The bike feels good, but heavy. I’ve slimmed my pack down as much as possible, and think this is pretty close to it being as good as it gets. I have my Alpkit waterproof sack rolled at the front – sleeping bag, winter jacket, toque, gloves, and leggings for the clothes. Have some shammy cream and bug spray.

I head pretty much straight up the Route Verte, and it’s an easy ride through Laval and Blaineville to St Therese and St Jerome. The route is mostly flat, although that belies a steady ascent into the Laurentiens.

On Quebec bike paths you see very elderly couple’s hot rodding it on their mobility devices, I swear looking spry. You also see roller skating moms with pushchairs. You also see guys in Golf carts drinking beer – oh wait that was on the Albert & Plantagenet trail the other day.

Once I’m north of Ste-Therese, I start to see some recreational cyclists out for their evening spin. Without words or plans, I fall in with a total stranger (although are bikers really total strangers to each other?) and we start pulling each other. He’s working hard, I can hear his breathing is heavy and we crush one sector after another. As I fade he takes over and vice versa.

I put the hurt on towards Ste-Jerome, more curious than anything to see what will happen. We pick it up to the high 30’s, low 40’s and the distance falls away. He turns back near town, and I continue to find some food, blowing straight through the station area and choosing a little gas station feast of cheese, grapes and orange juice. I’m not really hungry but figure it’s better to keep tanked up a bit at least.

A few pics and some texts and social media check-ins later I’m on my way.

It’s a wild life trail tonight – deer galore, bunnies, birdies, silly chipmunks playing chicken then running off yelping in front of my oncoming panzer tires.

The path turns to gravel, and it’s pretty well packed, so I go fast. But night is calling and after 40 km, I’m pulling over and stocking up just before 9pm at a gourmet depanneur which has all kinds of delicious food. Mostly frozen. The guy is sort of standoffish with me, but I’m not sure why. Maybe I smell bad. I buy a sandwich that gives me heartburn.

I stash a bottle of water on the trail side, congratulating myself on this space and weight saving cunning and continue north. I don’t get far, another 15 km or so before succumbing to a deep but content tired. I pull over, inspect my camping ground, pick my spot, clean my teeth, and get my PJ’s ready (winter coat, toque and everything else warm in my pack.) A nice mattress of decking awaits my tired legs and I wriggle into my cheap, ordered from China sleeping bag and fall asleep.

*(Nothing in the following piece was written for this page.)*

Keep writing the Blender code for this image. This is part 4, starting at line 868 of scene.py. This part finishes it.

I awake a couple of times to the local noise or a car nearby or the sound of someone talking in the distance but I am feeling safe. I’m not feeling warm. I see my breath. I check my bag – it’s slimy with dew. I check my phone – its 2h30 in the morning. Fuck, it’s really cold. What the hell, it’s the longest day of the year!!! Summer solstice in fact.

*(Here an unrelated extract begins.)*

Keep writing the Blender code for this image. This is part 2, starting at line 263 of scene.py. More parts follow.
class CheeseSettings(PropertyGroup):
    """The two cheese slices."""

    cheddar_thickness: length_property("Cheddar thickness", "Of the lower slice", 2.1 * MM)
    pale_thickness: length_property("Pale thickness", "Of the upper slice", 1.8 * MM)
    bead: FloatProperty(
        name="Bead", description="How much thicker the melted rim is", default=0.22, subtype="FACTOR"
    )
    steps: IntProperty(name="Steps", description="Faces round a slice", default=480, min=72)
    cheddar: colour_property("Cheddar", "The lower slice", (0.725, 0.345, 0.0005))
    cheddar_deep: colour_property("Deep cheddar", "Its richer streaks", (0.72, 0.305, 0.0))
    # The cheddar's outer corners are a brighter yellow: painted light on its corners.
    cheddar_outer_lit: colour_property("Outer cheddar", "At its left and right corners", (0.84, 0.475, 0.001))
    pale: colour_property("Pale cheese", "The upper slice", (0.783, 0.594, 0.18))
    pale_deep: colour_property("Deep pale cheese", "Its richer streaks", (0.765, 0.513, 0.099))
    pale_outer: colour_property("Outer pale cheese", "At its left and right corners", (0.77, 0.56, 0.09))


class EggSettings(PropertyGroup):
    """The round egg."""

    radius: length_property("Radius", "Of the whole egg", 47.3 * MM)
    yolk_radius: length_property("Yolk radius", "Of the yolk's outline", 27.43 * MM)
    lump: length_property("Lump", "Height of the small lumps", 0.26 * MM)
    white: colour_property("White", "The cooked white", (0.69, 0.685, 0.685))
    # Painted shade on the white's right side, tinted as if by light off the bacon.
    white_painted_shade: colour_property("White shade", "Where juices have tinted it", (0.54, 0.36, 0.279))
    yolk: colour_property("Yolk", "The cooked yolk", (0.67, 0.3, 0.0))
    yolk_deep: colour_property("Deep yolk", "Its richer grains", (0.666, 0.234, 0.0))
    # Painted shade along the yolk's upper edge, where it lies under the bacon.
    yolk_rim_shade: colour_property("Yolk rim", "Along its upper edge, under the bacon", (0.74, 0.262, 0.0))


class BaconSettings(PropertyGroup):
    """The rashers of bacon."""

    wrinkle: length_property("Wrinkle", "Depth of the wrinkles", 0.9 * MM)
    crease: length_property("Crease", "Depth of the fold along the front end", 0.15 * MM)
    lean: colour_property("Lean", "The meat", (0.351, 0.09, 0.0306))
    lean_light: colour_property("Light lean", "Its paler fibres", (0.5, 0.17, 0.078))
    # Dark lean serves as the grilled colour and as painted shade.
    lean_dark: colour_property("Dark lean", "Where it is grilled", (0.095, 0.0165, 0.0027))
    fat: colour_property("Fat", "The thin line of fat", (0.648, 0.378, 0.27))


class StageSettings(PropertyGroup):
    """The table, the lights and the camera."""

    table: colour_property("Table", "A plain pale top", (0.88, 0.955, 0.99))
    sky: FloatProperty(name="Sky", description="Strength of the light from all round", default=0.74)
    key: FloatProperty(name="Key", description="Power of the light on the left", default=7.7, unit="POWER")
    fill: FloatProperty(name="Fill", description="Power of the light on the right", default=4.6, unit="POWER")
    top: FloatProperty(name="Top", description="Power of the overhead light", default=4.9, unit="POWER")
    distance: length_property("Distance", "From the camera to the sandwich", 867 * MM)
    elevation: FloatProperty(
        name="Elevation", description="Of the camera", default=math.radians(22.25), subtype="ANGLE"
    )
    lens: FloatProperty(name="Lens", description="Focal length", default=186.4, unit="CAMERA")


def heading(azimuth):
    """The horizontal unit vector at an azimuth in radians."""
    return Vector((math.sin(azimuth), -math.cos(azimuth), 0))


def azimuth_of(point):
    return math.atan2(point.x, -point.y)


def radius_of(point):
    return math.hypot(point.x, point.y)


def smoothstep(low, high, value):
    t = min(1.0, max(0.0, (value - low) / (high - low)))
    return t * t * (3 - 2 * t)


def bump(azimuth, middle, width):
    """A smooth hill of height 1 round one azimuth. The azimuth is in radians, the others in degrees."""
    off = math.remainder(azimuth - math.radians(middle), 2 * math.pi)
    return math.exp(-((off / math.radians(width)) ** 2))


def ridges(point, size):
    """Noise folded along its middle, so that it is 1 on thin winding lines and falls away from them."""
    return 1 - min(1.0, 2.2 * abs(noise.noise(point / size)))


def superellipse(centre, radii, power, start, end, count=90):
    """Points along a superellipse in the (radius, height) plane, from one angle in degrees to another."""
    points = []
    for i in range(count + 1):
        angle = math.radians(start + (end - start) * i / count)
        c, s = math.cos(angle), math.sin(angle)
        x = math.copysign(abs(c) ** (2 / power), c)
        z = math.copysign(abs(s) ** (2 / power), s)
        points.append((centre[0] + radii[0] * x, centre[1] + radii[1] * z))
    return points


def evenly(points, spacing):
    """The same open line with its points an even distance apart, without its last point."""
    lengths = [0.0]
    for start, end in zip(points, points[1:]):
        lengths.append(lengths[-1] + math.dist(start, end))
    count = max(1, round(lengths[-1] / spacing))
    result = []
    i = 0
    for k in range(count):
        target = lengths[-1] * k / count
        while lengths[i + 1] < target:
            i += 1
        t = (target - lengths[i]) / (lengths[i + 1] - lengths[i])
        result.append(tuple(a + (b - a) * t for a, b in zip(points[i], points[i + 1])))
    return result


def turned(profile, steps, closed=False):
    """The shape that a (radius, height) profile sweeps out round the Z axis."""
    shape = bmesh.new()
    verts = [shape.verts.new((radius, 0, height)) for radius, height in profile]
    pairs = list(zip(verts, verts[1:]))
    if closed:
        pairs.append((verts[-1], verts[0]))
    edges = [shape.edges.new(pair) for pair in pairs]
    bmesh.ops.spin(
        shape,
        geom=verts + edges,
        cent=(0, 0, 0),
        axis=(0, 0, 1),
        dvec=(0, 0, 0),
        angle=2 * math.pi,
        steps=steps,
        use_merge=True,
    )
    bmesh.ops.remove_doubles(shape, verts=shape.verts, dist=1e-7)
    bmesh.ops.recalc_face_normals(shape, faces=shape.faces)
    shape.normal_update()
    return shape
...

I don’t have a good choice – not much food, not much energy, crappy sleep and 60 km to go to Tremblent. This goose is cooked. I opt for the path of reason and head back towards Montreal, a little bummed out but certain that losing elevation will result in warmer temperatures. It’s a mental crack. I make notes for future reference.

I cruise through the night – it feels like I’m going fast, but in reality only about 20km/hr and it takes me a long time to reach daylight. I retrieve my stashed water, eat a bar and pull up near Ste-Jerome to marvel at a beautiful sunrise.

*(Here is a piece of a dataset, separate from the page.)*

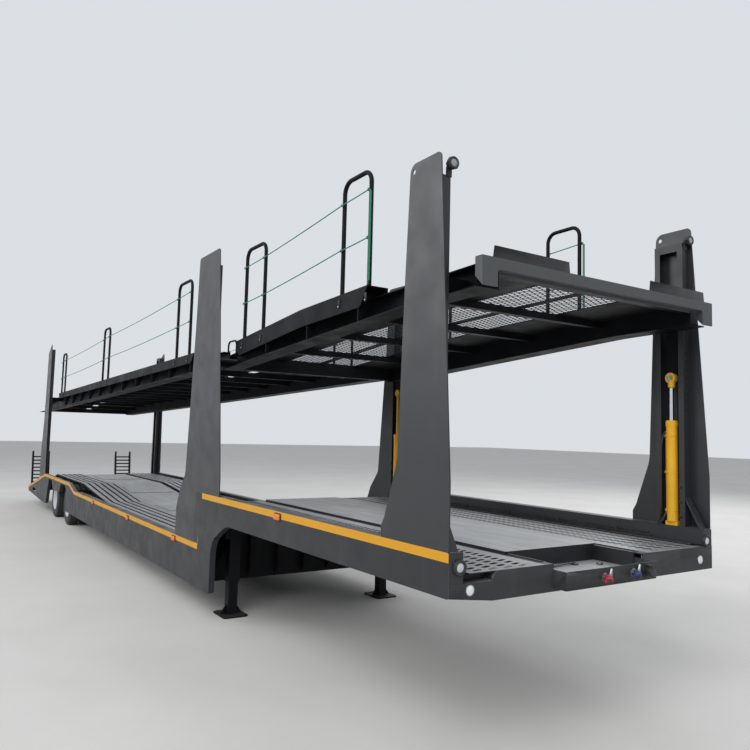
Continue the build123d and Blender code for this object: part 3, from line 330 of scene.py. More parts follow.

I keep checking for open gas stations just off the route but all turn out to be closed. Finally I get lucky and find a 24 hour place. Hot chocolate spiked with espresso hits the spot. Love this Van Houte machines. The guy way undercharges me for my pain au chocolats and when I point this out he says ok, recalculates and comes up with a number even lower. Well, ok, I tried! It’s a nice breakfast moment and I’m reluctant to continue.

Somewhere south of Ste Jerome I finally run out of steam completely. I pull up about 6:45am and throw down on the side of the trail on a picnic table. It’s comfy enough with only a couple of planks jamming in my back and with the field birds singing all around me fall into a very deep sleep.

I awake all drooly and continue on, stopping at Tim’s for a quick breakfast (hold the bacon) and continue back to Montreal. I am completely whupped – the last week of intense riding and racing has caught up and I am beat tired.

A slow roll home turns into a final comedic race up Victoria at about 9km/hr as I try and out-muscle a very unfit cyclist. Between my fatigue and his lack of fitness it’s a tight race, but I prevail. Another notch in my belt of absurdity.

It’s good to make it home. Pizza and beer for breakfast. I learned about night riding tonight and next time it will be better.

I still dream of 600km in a day – watch this space.